つまり、各プロダクトは人々の真の問題を解決する必要があるということです。例えば、仕事を見つけたい、アイデアを共有したい、自分自身を表現したいなどの問題です。
プロダクトマーケットフィットとはこういうことです。ある問題が発生したとき、その問題を解決するためには、このプロダクトが最適なソリューションであると考える人たちを増やせなければいけません。
dAppsが市場に適合するようになるのはいつ頃でしょうか?5年後、10年後でしょうか?そんなことは絶対にありません。あと一年程度でそれは可能であると予想しています。
ゲームプラン
- dAppsの初期セットを使用して市場に適合するようにする
- 暗号コミュニティに積極的に参加・利用してもらう
- プロダクトの品質を向上させる
優れたプロダクトが市場に出回り、ネットワーク効果が発揮されるようになれば、あらゆる業界が最終的にWeb3に移行すると考えています。このプロセスをキックスタートさせるための最善の方法は、マスアピール製品を構築することですが、まず自分たちのコミュニティをターゲットにすることだと考えています。臨界点に達したら、メインストリームユーザーへと拡大していくことができます。
最初のステップ
Everestは、MetaCartelと共同で構築してきた実験ツールです。
「暗号コミュニティが定期的に利用できるような、Web3上で構築できるシンプルなものは何か?」
私たちがたどり着いたのは、オープンプロジェクトのレジストリであるEverestでした。
Everestは、暗号プロジェクトを発見し、最新の状態を維持するための最高の場所となることを目指しています。

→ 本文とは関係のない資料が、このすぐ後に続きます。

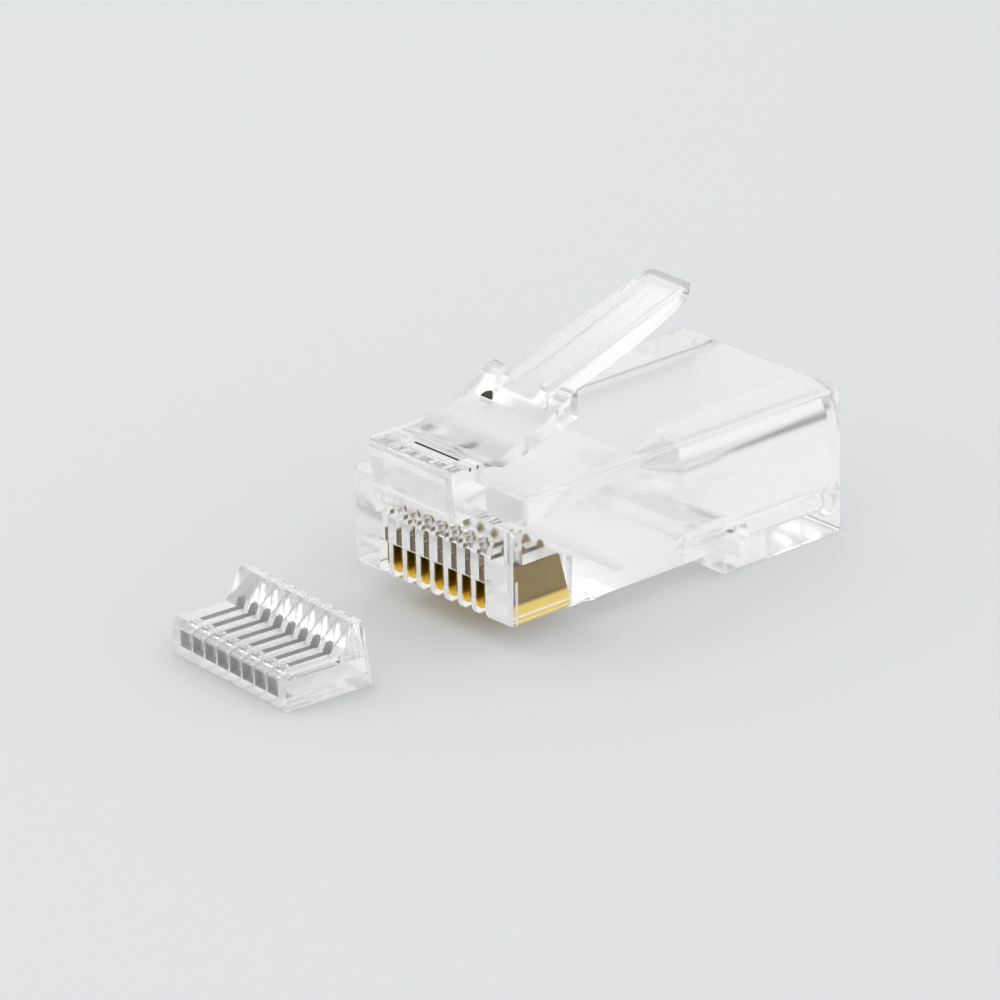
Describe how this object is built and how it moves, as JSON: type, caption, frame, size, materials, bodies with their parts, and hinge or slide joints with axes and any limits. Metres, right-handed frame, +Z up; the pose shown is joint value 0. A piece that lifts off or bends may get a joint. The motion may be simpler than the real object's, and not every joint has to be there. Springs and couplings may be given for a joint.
{
  "type": "rj45 modular plug",
  "caption": "Clear modular plug for twisted-pair network cable, uncrimped, with gold-plated contacts, spring latch and a separate conductor guide.",
  "frame": {"origin": "middle of the plug's width, at the front plane of the contact nose (y = 0) and the plane of the contact side (z = 0)", "axes": "+Z up, towards the latch side; +Y back, out of the cable entry; X across the width"},
  "size_m": [0.0116, 0.0343, 0.0137],
  "materials": {
    "clear_plastic": "polished clear polycarbonate",
    "contact_metal": "gold-plated stamped strip"
  },
  "bodies": {
    "plug_body": {"housing": "clear_plastic", "load_bar": "clear_plastic"},
    "latch": {"latch": "clear_plastic"},
    "cable_clamp": {"cable_clamp": "clear_plastic"},
    "contact_1": {"contact_1": "contact_metal"},
    "contact_2": {"contact_2": "contact_metal"},
    "contact_3": {"contact_3": "contact_metal"},
    "contact_4": {"contact_4": "contact_metal"},
    "contact_5": {"contact_5": "contact_metal"},
    "contact_6": {"contact_6": "contact_metal"},
    "contact_7": {"contact_7": "contact_metal"},
    "contact_8": {"contact_8": "contact_metal"}
  },
  "joints": [
    {"name": "latch_press", "type": "hinge", "parent": "plug_body", "child": "latch", "pos_m": [0, 0.00095, 0.00758], "axis": [-1, 0, 0], "range_deg": [0, 14.5], "stiffness_Nm_per_rad": 0.2},
    {"name": "cable_clamp_fold", "type": "hinge", "parent": "plug_body", "child": "cable_clamp", "pos_m": [0, 0.01565, 0.00049], "axis": [-1, 0, 0], "range_deg": [0, 25]},
    {"name": "contact_1_crimp", "type": "slide", "parent": "plug_body", "child": "contact_1", "axis": [0, 0, 1], "range_m": [0, 0.00065]},
    {"name": "contact_2_crimp", "type": "slide", "parent": "plug_body", "child": "contact_2", "axis": [0, 0, 1], "range_m": [0, 0.00065]},
    {"name": "contact_3_crimp", "type": "slide", "parent": "plug_body", "child": "contact_3", "axis": [0, 0, 1], "range_m": [0, 0.00065]},
    {"name": "contact_4_crimp", "type": "slide", "parent": "plug_body", "child": "contact_4", "axis": [0, 0, 1], "range_m": [0, 0.00065]},
    {"name": "contact_5_crimp", "type": "slide", "parent": "plug_body", "child": "contact_5", "axis": [0, 0, 1], "range_m": [0, 0.00065]},
    {"name": "contact_6_crimp", "type": "slide", "parent": "plug_body", "child": "contact_6", "axis": [0, 0, 1], "range_m": [0, 0.00065]},
    {"name": "contact_7_crimp", "type": "slide", "parent": "plug_body", "child": "contact_7", "axis": [0, 0, 1], "range_m": [0, 0.00065]},
    {"name": "contact_8_crimp", "type": "slide", "parent": "plug_body", "child": "contact_8", "axis": [0, 0, 1], "range_m": [0, 0.00065]}
  ]
}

Everestでは、ユーザーがプロジェクトを追加したり、カテゴリを定義して整理したり、他のリソースにリンクしたりすることができます。Web3のネットワーク効果を飛躍的に高めるためにも、皆様の積極的な参加をお待ちしています。 プラットフォームが成長するにつれ、個人のプロフィール、仕事、イベント、ブログなどWeb3上でキューレーションされるあらゆるものにリンクしていく予定です。
次世代のビッグ・プラットフォーム
Webのコアとなるプリミティブの誕生が確固たるものとなってから技術革新は爆発的に進みました。何百万ものウェブサイトが構築され、情報がグローバルに共有される方法が変わりました。
iPhoneのリリース後、携帯電話の新しい機能を利用したモバイルアプリの波が市場に出現しました。

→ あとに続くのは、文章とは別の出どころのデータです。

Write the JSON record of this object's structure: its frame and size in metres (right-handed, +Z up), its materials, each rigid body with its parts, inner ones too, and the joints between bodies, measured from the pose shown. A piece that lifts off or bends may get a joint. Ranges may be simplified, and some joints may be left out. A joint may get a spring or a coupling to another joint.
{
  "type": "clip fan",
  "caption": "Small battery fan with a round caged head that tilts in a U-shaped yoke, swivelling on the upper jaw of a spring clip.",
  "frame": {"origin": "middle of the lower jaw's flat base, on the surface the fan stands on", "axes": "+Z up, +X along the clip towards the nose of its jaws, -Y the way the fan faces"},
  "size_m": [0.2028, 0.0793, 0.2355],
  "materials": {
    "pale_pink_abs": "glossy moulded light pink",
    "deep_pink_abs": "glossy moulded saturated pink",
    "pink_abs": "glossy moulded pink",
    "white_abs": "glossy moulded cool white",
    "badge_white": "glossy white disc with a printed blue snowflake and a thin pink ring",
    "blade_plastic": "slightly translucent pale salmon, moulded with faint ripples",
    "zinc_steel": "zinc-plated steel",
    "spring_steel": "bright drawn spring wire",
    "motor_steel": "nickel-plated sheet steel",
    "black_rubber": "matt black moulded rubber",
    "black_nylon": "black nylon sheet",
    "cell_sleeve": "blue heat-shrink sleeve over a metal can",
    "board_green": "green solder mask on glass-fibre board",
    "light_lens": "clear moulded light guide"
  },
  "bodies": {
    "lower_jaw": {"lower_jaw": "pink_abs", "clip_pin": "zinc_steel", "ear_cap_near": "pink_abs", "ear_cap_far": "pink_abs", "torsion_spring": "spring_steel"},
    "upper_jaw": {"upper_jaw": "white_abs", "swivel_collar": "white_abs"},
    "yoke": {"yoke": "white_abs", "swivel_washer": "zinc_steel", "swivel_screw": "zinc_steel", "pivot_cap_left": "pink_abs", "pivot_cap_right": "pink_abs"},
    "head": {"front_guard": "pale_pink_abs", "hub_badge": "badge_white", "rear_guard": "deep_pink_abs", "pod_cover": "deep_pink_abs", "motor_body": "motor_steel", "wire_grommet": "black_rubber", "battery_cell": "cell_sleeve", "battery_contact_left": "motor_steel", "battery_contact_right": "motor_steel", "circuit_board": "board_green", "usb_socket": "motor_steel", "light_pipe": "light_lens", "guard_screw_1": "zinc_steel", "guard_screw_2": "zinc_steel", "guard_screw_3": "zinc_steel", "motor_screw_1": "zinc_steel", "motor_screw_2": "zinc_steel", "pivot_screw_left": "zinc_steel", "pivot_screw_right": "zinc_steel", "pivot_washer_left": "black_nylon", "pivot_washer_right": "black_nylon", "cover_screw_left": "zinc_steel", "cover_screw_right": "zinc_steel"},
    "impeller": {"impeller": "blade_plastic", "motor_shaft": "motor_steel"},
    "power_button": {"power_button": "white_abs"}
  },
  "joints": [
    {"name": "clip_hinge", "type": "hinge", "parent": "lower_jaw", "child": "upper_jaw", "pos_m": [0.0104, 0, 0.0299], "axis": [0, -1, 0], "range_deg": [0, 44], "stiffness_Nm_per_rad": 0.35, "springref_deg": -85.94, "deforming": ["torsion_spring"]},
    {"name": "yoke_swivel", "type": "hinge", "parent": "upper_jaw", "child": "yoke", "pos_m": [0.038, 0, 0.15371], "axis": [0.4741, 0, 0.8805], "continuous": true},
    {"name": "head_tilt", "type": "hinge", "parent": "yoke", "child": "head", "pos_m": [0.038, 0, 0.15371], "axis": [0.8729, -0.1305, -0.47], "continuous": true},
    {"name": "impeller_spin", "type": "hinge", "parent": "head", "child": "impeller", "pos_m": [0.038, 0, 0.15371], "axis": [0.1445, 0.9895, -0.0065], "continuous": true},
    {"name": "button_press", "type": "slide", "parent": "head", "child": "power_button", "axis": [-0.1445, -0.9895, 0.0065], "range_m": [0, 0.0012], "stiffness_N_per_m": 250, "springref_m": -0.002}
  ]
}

Web3には独自の機能があります。開発者は、オープンなAPIとプログラマブルなお金を使って、より優れたビルディングブロックを持つことになります。ユーザーは、より多くのコントロールと選択の自由を手に入れることができるでしょう。開発者が簡単に構築できる魅力的なパッケージにこれらのピースをまとめたら、新しいレースが始まるでしょう。
私たちはスタートラインに近づいています。Ethereumが想像力に火をつけるイノベーションの潮流を作ったように、分散化に取り組むエンジニアたちは、そこから1つ上のレベルを構築していくことになるだろう。多くのプロトコルとコンポーネントで構成されたWeb3プラットフォームは、創造性を再燃させることになり、再び熱い世界が必ず戻ってきます。